Performance and ReDoS
Understand catastrophic backtracking and write safe, efficient patterns.· 8 min
Concept
Some regex patterns can take exponential time on certain inputs, causing the engine to "catastrophically backtrack". This vulnerability is called ReDoS (Regular Expression Denial of Service).
**Danger patterns:**
- Nested quantifiers: (a+)+ — exponential backtracking!
- Overlapping alternatives inside a quantified group: (a|aa)+ — dangerous!

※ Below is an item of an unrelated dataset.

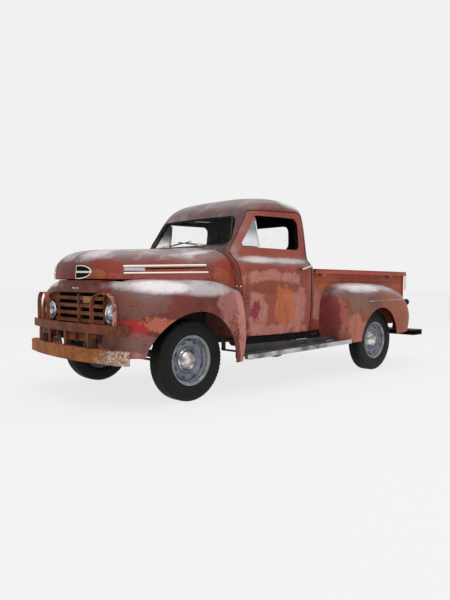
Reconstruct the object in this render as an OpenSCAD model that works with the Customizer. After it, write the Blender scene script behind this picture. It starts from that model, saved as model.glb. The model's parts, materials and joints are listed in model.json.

How it happens: the engine tries every possible way to match, and with ambiguous patterns and a long non-matching string, the number of attempts grows exponentially.
**Safe alternatives:**
- Replace (a+)+b with a+b — same behavior, linear time
- Be specific: use atomic patterns where possible
- Avoid repeating groups where alternatives overlap
The Regexflux tester automatically warns you about high-risk patterns with an amber/red banner.
/a+b/gSAFE: One or more 'a' followed by 'b' — linear time, no backtracking
/\d+(,\d+)*/gSAFE: Comma-separated numbers — the pattern is unambiguous
Exercise
Write an efficient pattern matching a comma-separated list of numbers like "1,2,3" or "42,100,7". Use an unambiguous structure that won't catastrophically backtrack.